Worse, the Tri-Metric gets baffled in this situation. It uses a calibrated shunt at the battery to measure the current going in and out. For some reason, when I plug in the portable panels it only measures some of the electrical current, resulting in an inaccurate reading. Thus, each day I was getting an inaccurate state-of-charge report, and I thought we were low on power even when we weren’t. In actuality we were recharging to nearly full each day!
Fortunately the Tri-Metric is smart enough to know when it is wrong. It uses an algorithm to sense when the battery is fully charged, and resets to 100% under those specific circumstances, thus compensating for any long-term inaccuracies. It was interesting to see it “realize” that our battery was not at 50% but rather 100%, and after just a few minutes of being plugged in the Tri-Metric conceded and ‘fessed up.
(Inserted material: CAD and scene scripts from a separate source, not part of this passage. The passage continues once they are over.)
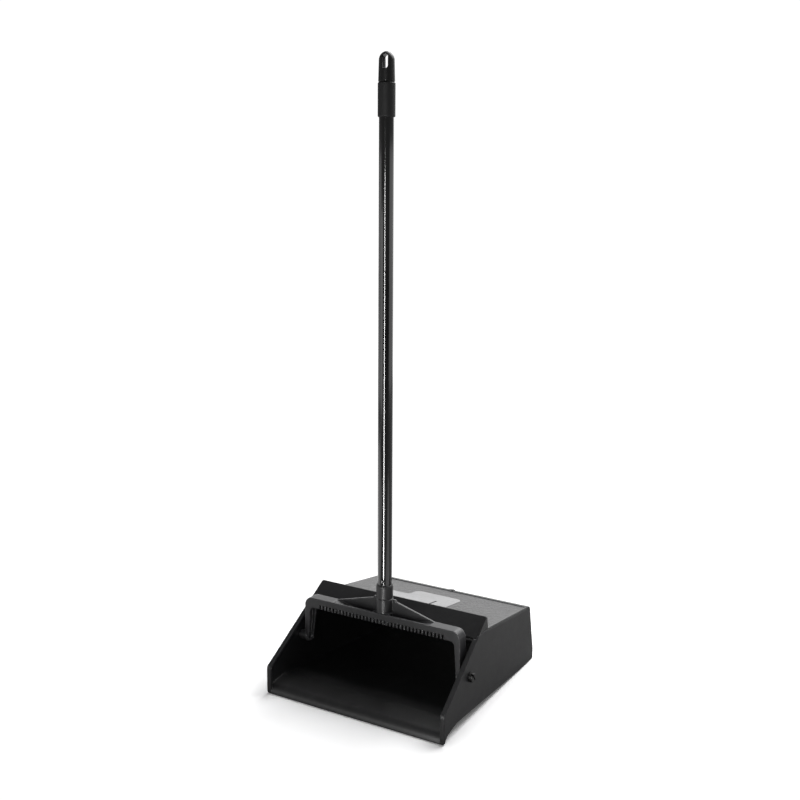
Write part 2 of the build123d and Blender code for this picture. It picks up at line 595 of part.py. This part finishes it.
def make_hanger_cap():
    """Domed cap with a hanging slot, turning on a barbed stem in the sleeve's roof."""
    bottom = SLEEVE_TOP + CAP_GAP
    barb_top = SLEEVE_TOP - SLEEVE_ROOF - 0.3
    stem_end = barb_top - BARB_HEIGHT
    dome = CAP_TOP - DOME_HEIGHT
    side = Polyline((0, stem_end), (STEM_RADIUS - 1, stem_end), (BARB_RADIUS, barb_top - 1.5),
                    (BARB_RADIUS, barb_top), (STEM_RADIUS, barb_top), (STEM_RADIUS, bottom),
                    (CAP_RADIUS - 1.0, bottom), (CAP_RADIUS, bottom + 1.0), (DOME_RADIUS, dome))
    arc = Bezier((DOME_RADIUS, dome), (DOME_RADIUS, dome + ELLIPSE_PULL * DOME_HEIGHT),
                 (ELLIPSE_PULL * DOME_RADIUS, CAP_TOP), (0, CAP_TOP))
    axle = Line((0, CAP_TOP), (0, stem_end))
    plane = Plane(origin=(0, y(HANDLE_BACK), 0), x_dir=(1, 0, 0), z_dir=(0, -1, 0))
    axis = Axis((0, y(HANDLE_BACK), 0), (0, 0, 1))
    cap = revolve(plane * make_face(side + arc + axle), axis, 360)
    slot = Pos(0, CAP_TOP - HANG_TOP_WALL - HANG_HEIGHT / 2) * SlotOverall(HANG_HEIGHT, HANG_WIDTH, rotation=90)
    hole = extrude(plane * slot, 2 * CAP_RADIUS, both=True)
    return cap - hole.rotate(axis, HANG_AZIMUTH)


def main():
    nodes = {
        "pan_body": make_pan_body(),
        "hood_cover": make_hood_cover(),
        "badge_plate": make_badge_plate(),
        "yoke": make_yoke(),
        "pivot_pin_left": make_pivot_pin(-1),
        "pivot_pin_right": make_pivot_pin(1),
        "thread_connector": make_thread_connector(),
        "handle_tube": make_handle_tube(),
        "end_sleeve": make_end_sleeve(),
        "hanger_cap": make_hanger_cap(),
    }
    os.makedirs("parts", exist_ok=True)
    for name, shape in nodes.items():
        export_step(shape, f"parts/{name}.step")


main()
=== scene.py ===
import math

import bpy
from mathutils import Matrix, Vector

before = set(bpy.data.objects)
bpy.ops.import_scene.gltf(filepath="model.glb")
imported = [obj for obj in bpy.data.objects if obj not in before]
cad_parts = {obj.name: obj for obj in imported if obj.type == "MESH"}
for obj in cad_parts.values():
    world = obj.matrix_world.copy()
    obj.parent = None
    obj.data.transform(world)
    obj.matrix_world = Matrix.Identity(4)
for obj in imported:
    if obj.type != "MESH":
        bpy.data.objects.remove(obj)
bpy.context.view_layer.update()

# Lengths are in metres, colours are linear.
HANDLE_Y = -0.0734                   # the handle's axis
SLOT_NEAR, SLOT_FAR = 0.0092, 0.0102     # distance from that axis over which the slot's walls end
SLOT_HIGH, SLOT_END = 0.9095, 0.9125     # heights over which they end under the dome
# The slot's walls get a near-black painted shade and a rough finish.
SLOT_PAINTED_SHADE, SLOT_ROUGH = (0.001, 0.001, 0.001), 0.95
DUST_TONE, DUST_TOP = (0.16, 0.155, 0.145), 0.045

FLOOR_HALF, FLOOR_DROP = 9.0, 0.0004
PAPER_TONE, PAPER_LIFT = (0.88, 0.88, 0.885, 1), 0.36
FLOOR_BOUNCE = 0.30                  # how bright the floor is to everything but the camera
SWEEP_START, SWEEP_END = 0.2, 0.6    # distance from the pan's middle over which the paper turns white
SWEEP_SHARE = 0.04                   # how much of the white sweep is there at the middle
WHITE = 1.05                         # just over full white
ROOM = 0.2                           # how bright the room is to everything but the camera

CAMERA_PLACE = (0.768, -1.3161, 0.716)
CAMERA_YAW, CAMERA_PITCH, CAMERA_ROLL = 30.91, 10.51, 0.37
CAMERA_LENS, CAMERA_SENSOR = 47.34, 36.0

# The wear and scuff settings lighten the edges, partly as real wear and partly as a painted highlight.
PLASTICS = {
    "pan_body": dict(
        name="pan_plastic", dark=(0.006, 0.006, 0.0068), light=(0.010, 0.010, 0.0112), rough=0.42,
        grain=0.0006, depth=0.00004, edge_wear_and_highlight=0.8, edge=0.0022, dust=0.06, scuff_and_highlight=0.022),
    "hood_cover": dict(
        name="hood_plastic", dark=(0.007, 0.007, 0.0078), light=(0.012, 0.012, 0.0132), rough=0.32,
        grain=0.0013, depth=0.00012, edge_wear_and_highlight=0.7, edge=0.0018, pebble=0.0004),
    "yoke": dict(
        name="yoke_plastic", dark=(0.021, 0.021, 0.023), light=(0.032, 0.032, 0.0345), rough=0.39,
        grain=0.0006, depth=0.00004, edge_wear_and_highlight=1.0, edge=0.0026, scuff_and_highlight=0.09),
    "pivot_pin_left": dict(
        name="pin_plastic_left", dark=(0.006, 0.006, 0.006), light=(0.010, 0.010, 0.010), rough=0.38,
        grain=0.0005, depth=0.00003, edge_wear_and_highlight=0.5, edge=0.0006),
    "pivot_pin_right": dict(
        name="pin_plastic_right", dark=(0.006, 0.006, 0.006), light=(0.010, 0.010, 0.010), rough=0.38,
        grain=0.0005, depth=0.00003, edge_wear_and_highlight=0.5, edge=0.0006),
    "thread_connector": dict(
        name="connector_plastic", dark=(0.014, 0.014, 0.015), light=(0.020, 0.020, 0.0215), rough=0.44,
        grain=0.0005, depth=0.00004, edge_wear_and_highlight=0.5, edge=0.0007),
    "end_sleeve": dict(
        name="sleeve_plastic", dark=(0.009, 0.009, 0.0095), light=(0.013, 0.013, 0.0135), rough=0.6,
        grain=0.0005, depth=0.00005, edge_wear_and_highlight=0.5, edge=0.0007, shine=0.3),
    "hanger_cap": dict(
        name="cap_plastic", dark=(0.007, 0.007, 0.007), light=(0.011, 0.011, 0.011), rough=0.42,
        grain=0.0006, depth=0.000006, edge_wear_and_highlight=0.3, edge=0.0008, shine=0.3, slot=True),
}

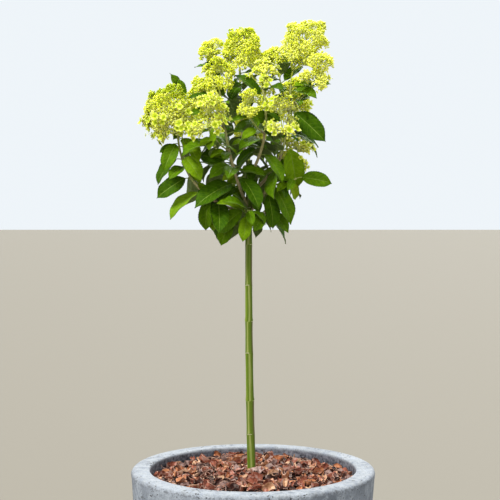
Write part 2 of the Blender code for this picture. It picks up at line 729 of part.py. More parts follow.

I’ve got a fix planned for this. I’m going to install a plug for the portable panels that ties into the existing wiring for the rooftop panels. This plug will go in the refrigerator compartment. I’m also going to disconnect the solar charge controller on the portable panels. By tying the portables into the existing wiring (rather than having them directly connected to the battery as they are now) all of their energy will go through the Tri-Metric shunt correctly and through the BlueSky charge controller.
This should give us an accurate reading and no more trouble with two solar controllers fighting to charge the battery. I plan to make this mod when we get to Seattle and settle in for a week or two.